┌────────
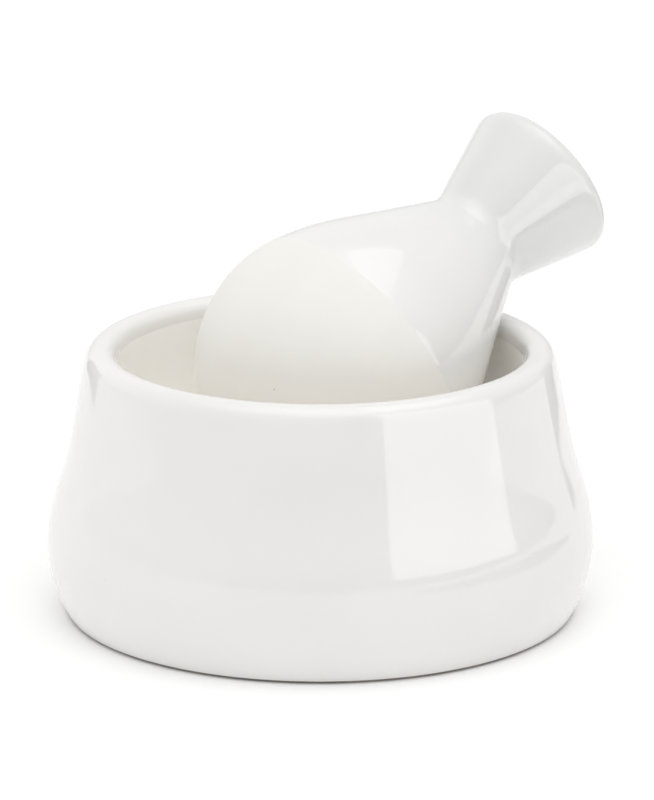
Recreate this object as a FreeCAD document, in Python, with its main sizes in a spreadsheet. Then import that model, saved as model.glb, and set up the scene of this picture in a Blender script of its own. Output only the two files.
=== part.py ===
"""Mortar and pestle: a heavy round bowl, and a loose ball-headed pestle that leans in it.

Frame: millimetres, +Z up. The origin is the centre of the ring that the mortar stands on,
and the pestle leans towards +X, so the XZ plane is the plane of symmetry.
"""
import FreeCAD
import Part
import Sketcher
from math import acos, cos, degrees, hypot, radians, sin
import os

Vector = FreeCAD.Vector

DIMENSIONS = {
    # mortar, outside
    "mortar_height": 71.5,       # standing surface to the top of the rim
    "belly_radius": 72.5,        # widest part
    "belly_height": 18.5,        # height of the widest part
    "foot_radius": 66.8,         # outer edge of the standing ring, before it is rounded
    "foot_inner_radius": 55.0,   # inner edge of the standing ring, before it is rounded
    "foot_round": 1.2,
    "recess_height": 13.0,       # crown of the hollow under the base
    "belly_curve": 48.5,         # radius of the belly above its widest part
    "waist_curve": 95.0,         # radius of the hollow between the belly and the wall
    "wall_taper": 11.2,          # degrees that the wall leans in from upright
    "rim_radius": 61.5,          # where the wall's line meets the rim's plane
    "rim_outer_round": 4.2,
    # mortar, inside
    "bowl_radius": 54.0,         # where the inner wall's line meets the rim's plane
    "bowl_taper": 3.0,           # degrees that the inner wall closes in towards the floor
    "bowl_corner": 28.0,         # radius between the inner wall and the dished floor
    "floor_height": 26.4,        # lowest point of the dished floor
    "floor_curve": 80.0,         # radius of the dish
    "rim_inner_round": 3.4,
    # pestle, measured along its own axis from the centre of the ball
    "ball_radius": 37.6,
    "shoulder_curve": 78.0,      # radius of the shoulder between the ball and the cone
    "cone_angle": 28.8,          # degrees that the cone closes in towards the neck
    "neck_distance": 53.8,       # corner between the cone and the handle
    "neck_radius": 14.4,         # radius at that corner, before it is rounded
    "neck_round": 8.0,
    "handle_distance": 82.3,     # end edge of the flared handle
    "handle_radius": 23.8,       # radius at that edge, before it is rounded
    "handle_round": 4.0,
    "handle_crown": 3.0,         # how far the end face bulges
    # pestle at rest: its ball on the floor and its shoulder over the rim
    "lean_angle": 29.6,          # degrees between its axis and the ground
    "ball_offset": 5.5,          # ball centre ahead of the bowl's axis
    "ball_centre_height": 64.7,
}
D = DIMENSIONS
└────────
GIVEN INSTRUCTION:
Return the listing above word for word.

ANSWER IN FULL:
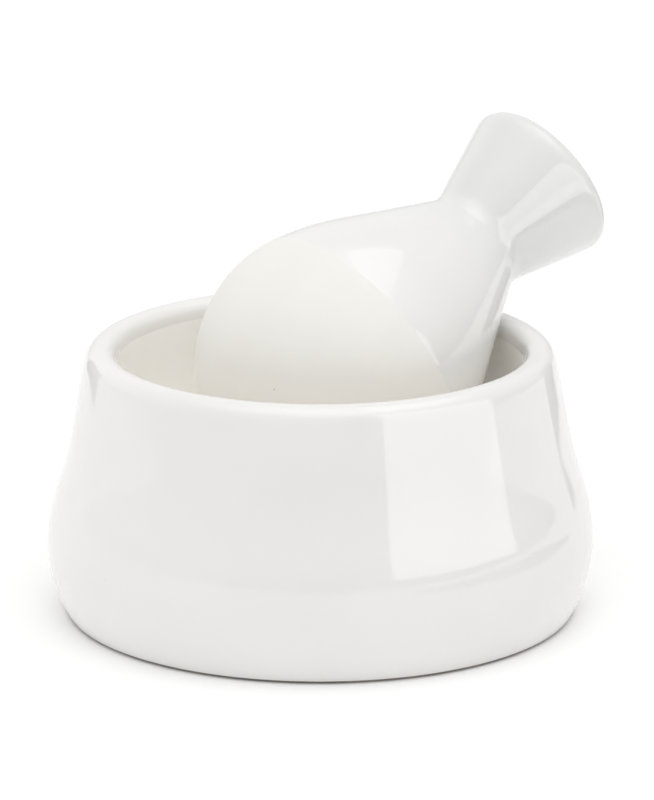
Recreate this object as a FreeCAD document, in Python, with its main sizes in a spreadsheet. Then import that model, saved as model.glb, and set up the scene of this picture in a Blender script of its own. Output only the two files.
=== part.py ===
"""Mortar and pestle: a heavy round bowl, and a loose ball-headed pestle that leans in it.

Frame: millimetres, +Z up. The origin is the centre of the ring that the mortar stands on,
and the pestle leans towards +X, so the XZ plane is the plane of symmetry.
"""
import FreeCAD
import Part
import Sketcher
from math import acos, cos, degrees, hypot, radians, sin
import os

Vector = FreeCAD.Vector

DIMENSIONS = {
    # mortar, outside
    "mortar_height": 71.5,       # standing surface to the top of the rim
    "belly_radius": 72.5,        # widest part
    "belly_height": 18.5,        # height of the widest part
    "foot_radius": 66.8,         # outer edge of the standing ring, before it is rounded
    "foot_inner_radius": 55.0,   # inner edge of the standing ring, before it is rounded
    "foot_round": 1.2,
    "recess_height": 13.0,       # crown of the hollow under the base
    "belly_curve": 48.5,         # radius of the belly above its widest part
    "waist_curve": 95.0,         # radius of the hollow between the belly and the wall
    "wall_taper": 11.2,          # degrees that the wall leans in from upright
    "rim_radius": 61.5,          # where the wall's line meets the rim's plane
    "rim_outer_round": 4.2,
    # mortar, inside
    "bowl_radius": 54.0,         # where the inner wall's line meets the rim's plane
    "bowl_taper": 3.0,           # degrees that the inner wall closes in towards the floor
    "bowl_corner": 28.0,         # radius between the inner wall and the dished floor
    "floor_height": 26.4,        # lowest point of the dished floor
    "floor_curve": 80.0,         # radius of the dish
    "rim_inner_round": 3.4,
    # pestle, measured along its own axis from the centre of the ball
    "ball_radius": 37.6,
    "shoulder_curve": 78.0,      # radius of the shoulder between the ball and the cone
    "cone_angle": 28.8,          # degrees that the cone closes in towards the neck
    "neck_distance": 53.8,       # corner between the cone and the handle
    "neck_radius": 14.4,         # radius at that corner, before it is rounded
    "neck_round": 8.0,
    "handle_distance": 82.3,     # end edge of the flared handle
    "handle_radius": 23.8,       # radius at that edge, before it is rounded
    "handle_round": 4.0,
    "handle_crown": 3.0,         # how far the end face bulges
    # pestle at rest: its ball on the floor and its shoulder over the rim
    "lean_angle": 29.6,          # degrees between its axis and the ground
    "ball_offset": 5.5,          # ball centre ahead of the bowl's axis
    "ball_centre_height": 64.7,
}
D = DIMENSIONS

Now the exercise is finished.